Numer­ous inter­na­tional and domes­tic extrem­ists moti­vated by rad­i­cal inter­pre­ta­tions of Islam have been influ­enced by the mag­a­zine and, in some cases, report­edly uti­lized the bomb mak­ing instruc­tions in their attempts to carry out attacks. In the United States, for example:

  • In Novem­ber 2012, Raees Qazi was arrested along with his brother, She­heryar, for allegedly plot­ting a bomb attack against unspec­i­fied tar­gets in New York City.  Raees report­edly admit­ted hav­ing read Inspire mag­a­zine, and a search of his home turned up bomb-making com­po­nents con­sis­tent with instruc­tions that can be found in an issue of Inspire he had read.
  • In Novem­ber 2011, Jose Pimentel was arrested and charged with state-level ter­ror­ism offenses in New York after he allegedly came close to com­plet­ing three bombs based on an Inspire design. Pimentel’s web­site, “True Islam,” also reposted PDF copies of Inspire mag­a­zine. Pimentel appar­ently had planned to attack return­ing U.S. mil­i­tary per­son­nel, post office and police tar­gets. He is still await­ing trial.
  • In July 2011, Naser Jason Abdo was arrested at a motel in Killeen, Texas, where author­i­ties claimed that he was plot­ting to attack a restau­rant fre­quented by mil­i­tary per­son­nel based at Fort Hood.  Bomb mak­ing com­po­nents were recov­ered from the motel room. The arti­cle “How to Make a Bomb in the Kitchen of Your Mom” from the first issue of Inspire mag­a­zine was report­edly also found in his room. Abdo has since been sen­tenced to life-in-prison for his attempted attack.
  • Adel Daoud, who was arrested in Sep­tem­ber 2012 and charged with plot­ting to bomb a Chicago-area bar, sent his friends copies of the mag­a­zine in order to “brain­wash them,” and called Inspire “the best mag­a­zine I have read.”

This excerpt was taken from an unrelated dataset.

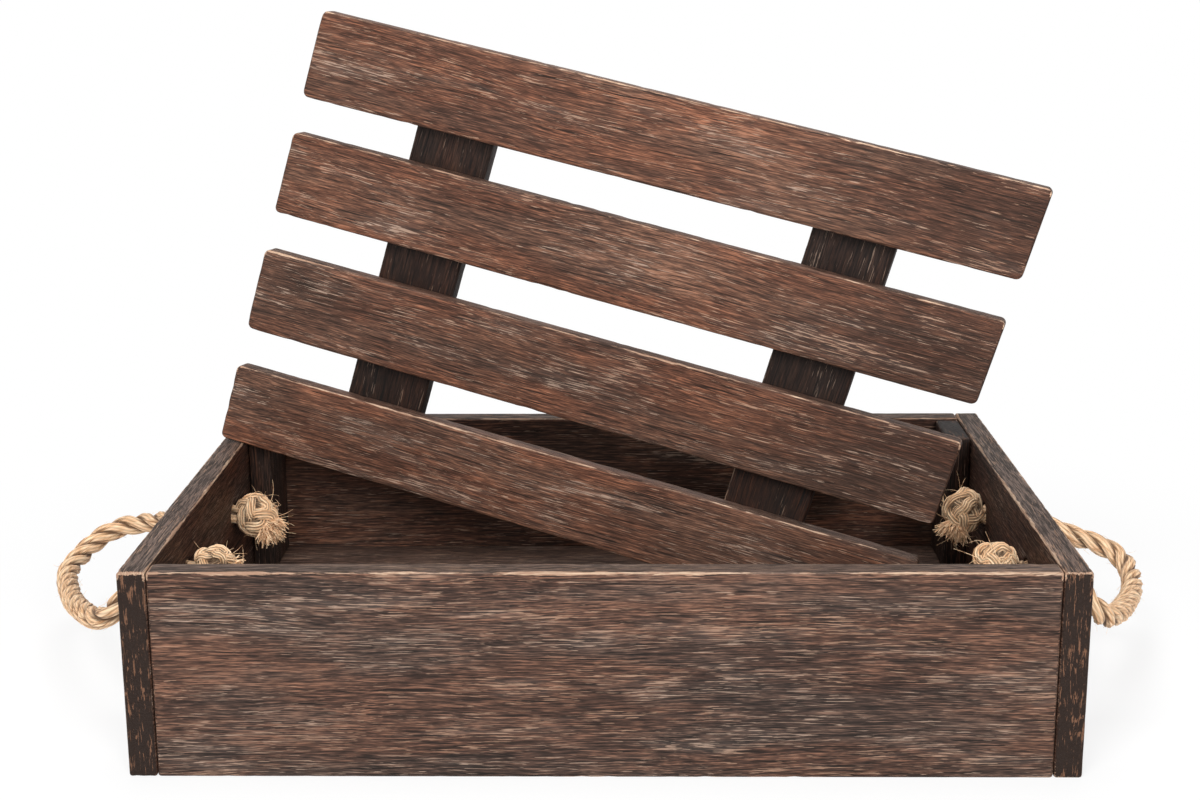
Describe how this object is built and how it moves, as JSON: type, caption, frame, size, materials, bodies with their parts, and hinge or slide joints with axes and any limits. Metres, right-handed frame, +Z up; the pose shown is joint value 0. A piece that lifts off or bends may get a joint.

Inspire’s solic­i­ta­tion for reader con­tri­bu­tions have also played a role in the rad­i­cal­iza­tion process of other would be bombers in the U.S.

  • Mohamed Osman Mohamud, who was con­victed of attempt­ing to bomb the 2010 Christ­mas Tree Light­ing in Port­land, Ore­gon, allegedly wrote and sub­mit­ted an arti­cle to Inspire, although it was not published.
  • Quazi Nafis, who pleaded guilty to attempt­ing to bomb the New York Fed­eral Reserve Build­ing in Octo­ber 2012, also wrote an arti­cle that he sup­pos­edly planned to sub­mit to Inspire after his attack in which he described his desire to “destroy America.”

Most recently, in Novem­ber 2012, four men from South­ern Cal­i­for­nia were arrested and charged with plan­ning to travel abroad to Afghanistan to fight along­side the Tal­iban and Al Qaeda. Accord­ing to the crim­i­nal com­plaint, the inves­ti­ga­tion began in Jan­u­ary 2012 when one of the men was searched as he crossed the U.S.-Mexico bor­der and was found to have a copy of Inspire in his possession.

Samir Khan, a 24-year-old Amer­i­can known for dis­trib­ut­ing ter­ror­ist pro­pa­ganda mate­r­ial online, was the prin­ci­pal author of Inspire before he was killed by a U.S. drone strike on Sep­tem­ber 30, 2011.